Despite considerable pressure to conform, the New South was hardly static or monolithic. In Atlanta, as throughout the region, southerners with diverse vantage points, backgrounds, and available resources, who were often in conflict with each other, sought to make sense of and shape their rapidly changing world. The outcomes of southern history were hardly foreordained, though they might have seemed so in hindsight by W. J. Cash and others. The Fulton strike of 1914-15 reveals in high relief many of the complexities and contingencies of the New South.

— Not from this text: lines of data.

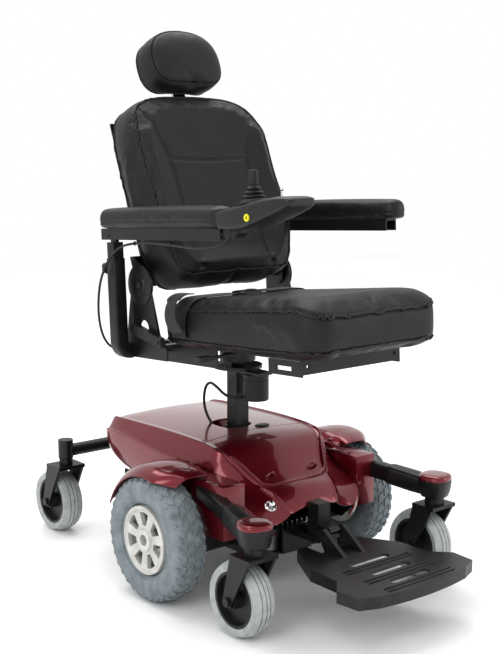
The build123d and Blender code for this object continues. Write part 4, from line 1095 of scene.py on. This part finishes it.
fit(shell, "chassis", "shroud_red", "shroud_body")
fit(lamp, "chassis", "chrome_bright")
fit(service_cap, "lid" if cap_spot.y < (AXLE_Y + 6) * MM else "chassis", "plastic_black")

# %% [markdown]
# ## Fenders
# Each fender is a strip of the same lacquered plastic that follows the tyre: domed across, with a rolled
# outer edge and a tongue at its front. A grid over the tyre's angle and the strip's width gives its shape.

# %% Fenders
TYRE_R = 133.35
STRAP_SECTION = ((178, 262), (192, 268), (204, 276), (204, 282), (190, 275), (178, 268))
STRAP_SCREW = [(6, 0), (6, 2.4), (4.5, 3.4), (1, 3.4)]
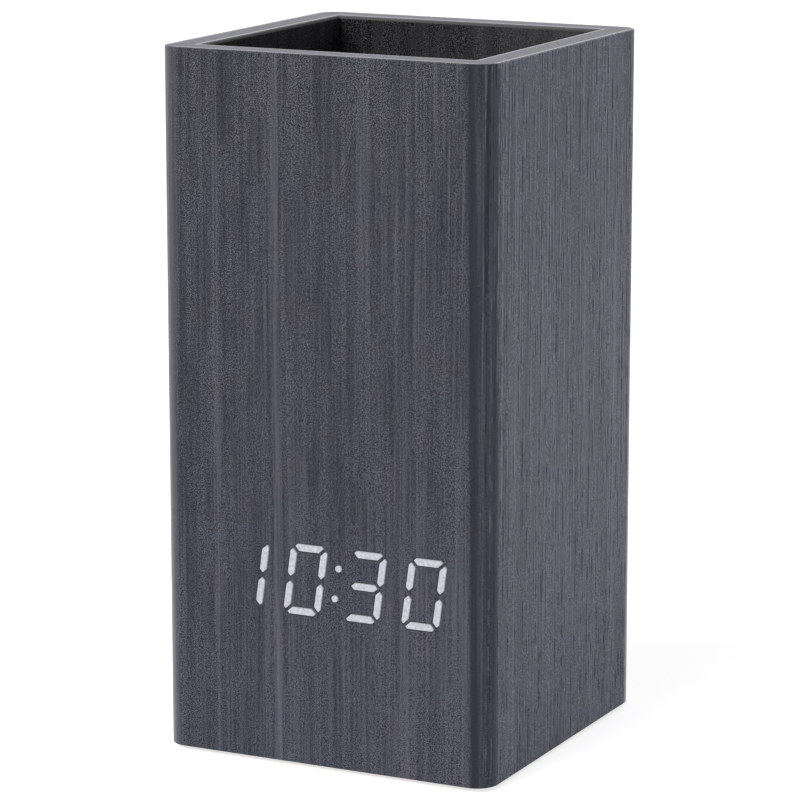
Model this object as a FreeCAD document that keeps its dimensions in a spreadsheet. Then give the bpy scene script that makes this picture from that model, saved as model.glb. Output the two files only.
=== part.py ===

The first chapter of the book is a nineteenth-century prologue, tracing the evolution of the Fulton firm and its work force through the turn of the century, in order to offer some necessary historical background to the strike. Chapters 2 and 3 provide detailed descriptions of the Fulton community and how this community intersected with broader developments in Atlanta on the eve of the strike. Chapter 4 details the proximate causes of the strike and the evolving strategies and tactics of management and labor at the strike's outset. Chapter 5 explores the activity and attitudes of Fulton workers themselves during the strike, on the picket line, in the community, on the job, and at the union hall. Chapter 6 examines the spirited contest for public opinion through the strike, in particular it looks at the creative use of photographs by both parties in the dispute and the role of the Men and Religion Forward Movement in the matter, along with Oscar Elsas's counter campaign against the MRFM. Chapter 7 illustrates how the strike figured in regional and national labor-related debates and politics, from the halls of Congress, to the CIR, to employer organizations like the NAM, to the labor movement. Finally, the Conclusion details the strike's aftermath and legacy at a variety of levels, showing how the Fulton strike, its context and meanings, were inextricably intertwined with the evolving New South.